On election night, the exit poll of a highly respected organization gave Fujimori a small lead, which was subsequently reversed in a quick count, a technique based on a sample of actual results. Soon it began to look as though Castillo’s organization, Peru Libre, had mounted a well-oiled operation to deny Fujimori, who cried foul, many votes. In the South, where Fujimori’s support is small, she was not able to field party advocates at many of the polling stations. Castillo’s organization engaged in several irregular practices in an undetermined number of stations with no opposition from Fujimori representatives. These included supplanting the official board members responsible for each station, falsifying signatures and controlling the tallies, which in several stations gave Fujimori zero votes despite the fact that in the first round of the elections she and other parties that supported her in the runoff had obtained votes.

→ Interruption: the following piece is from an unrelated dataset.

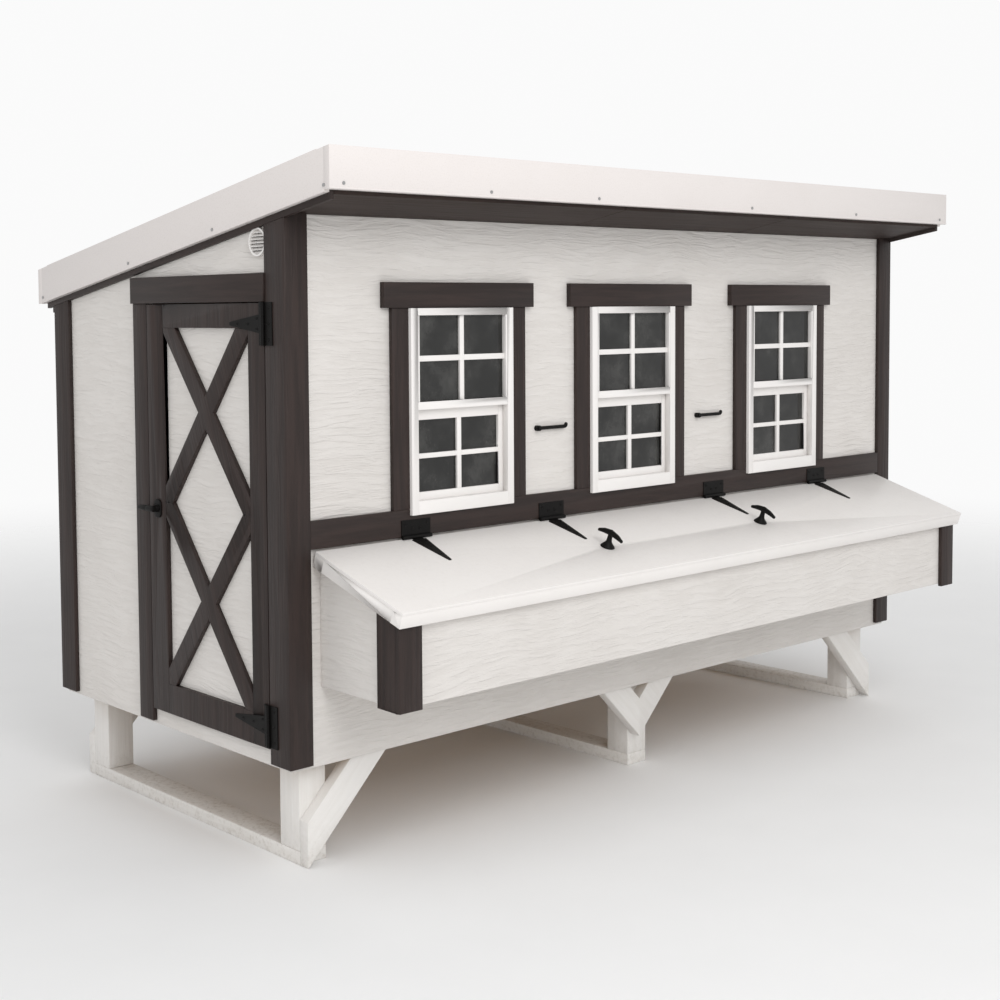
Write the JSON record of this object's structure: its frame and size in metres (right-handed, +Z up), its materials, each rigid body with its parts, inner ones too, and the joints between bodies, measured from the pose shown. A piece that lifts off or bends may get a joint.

In Lima and the North, meanwhile, where Fujimori’s support was strong, Castillo’s representatives contested the official vote tallies in scores of polling stations where she won by a large margin, ensuring that those votes would be withheld from the overall count until further review by special electoral bodies.
Both practices (the aforementioned irregularities in the South and the contested votes in Lima and the North) may well have influenced the result of the quick count, which is based on non-contested vote tallies from polling stations, and, more importantly, the result of the overall national count.
Fujimori asked the electoral body to review hundreds of thousands of votes, but in a highly suspect move, after deciding to extend the deadline for evidence to be presented, its members reversed their decision, ensuring that only a small number of votes would be reviewed. Given that Castillo is running ahead of Fujimori by just under fifty thousand votes in an election where each candidate has officially obtained nearly nine million votes, the decision ensures we will never actually know how many votes Fujimori really got.
The result is a deeply fractured country and the very real risk that Castillo, if confirmed, will keep his promise to replace the elected Congress with a constituent assembly that will write the sort of constitution that Venezuela’s Hugo Chavez, Ecuador’s Rafael Correa and Bolivia’s Evo Morales had their political stooges write for them in their day, and turn Peru’s into a socialist, state-run command economy.